I'll have issues with a President McCain and a Vice-president Palin, but in terms of the ideology and integrity of the two, the gulf between them and my comfort level will be a few inches wide, while the gulf involving Obama/Biden will be several miles long.

And considering the idiosyncrases of Clinton, Gore, Kerry, Clinton II, and Obama (not to mention Biden)----which includes blatant dishonesty along the lines of the meaning-of-is-is, Marc-Rich-pardons, recall-sitting-in-gunboat-in-Cambodia, sniper-fire-in-Bosnia, never-heard-Reverend-Wright's-fanaticism-before--- -is there any top leader of the Democrat Party in today's era who doesn't seem to automatically come with feet of clay that weigh no less than a few tons?


Gravatar Eric and Mark,
You both make good points. Please take into consideration that most of my political posts don't give the 30,000 foot view; they are looking at individual persons and events.
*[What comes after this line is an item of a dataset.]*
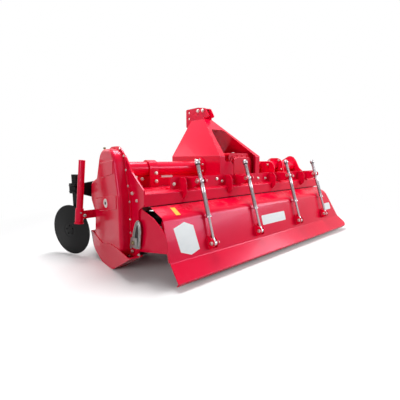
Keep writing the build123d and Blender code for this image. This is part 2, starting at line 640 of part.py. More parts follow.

Overall judgment comes later as election day draws near, which I think is a logical way to go.

I would have posted on this night's convention, but was occupied covering something regular people care far more about: an area code split.


Gravatar Bradley ~

Now that will stir the people up. I was once an Angeleno who kept my 310 area code when it was split. It was amazing how some Westsiders used that 310 as a badge of honor or something.

Santa Monica & Brentwood elitists! Ha!


Gravatar Try being a mayor of a small town and NOT try to get some governmental largess.
I'm very impressed with Sarah Palin, and, after seeing some of the other VP possibilities, less impressed with them.


Gravatar Brett,
You are probably also aware that all Angelenos scorned those afflicted with the dreaded 909 area code. (YouTube video).


Gravatar Bradley,

I found an even sillier religion than Wicca or maybe even Scientolgy but the forecast isn't Clear.

http://news.bbc.co.uk/2/hi/uk_ne...and/ 7599810.stm


Gravatar Does anyone smell something now?


Gravatar And the nastiness evaporated. Thanks to the Digital Gods.


Gravatar Shocking a Politician distorts the truth to get votes, I have never heard of such a thing. This is breaking news.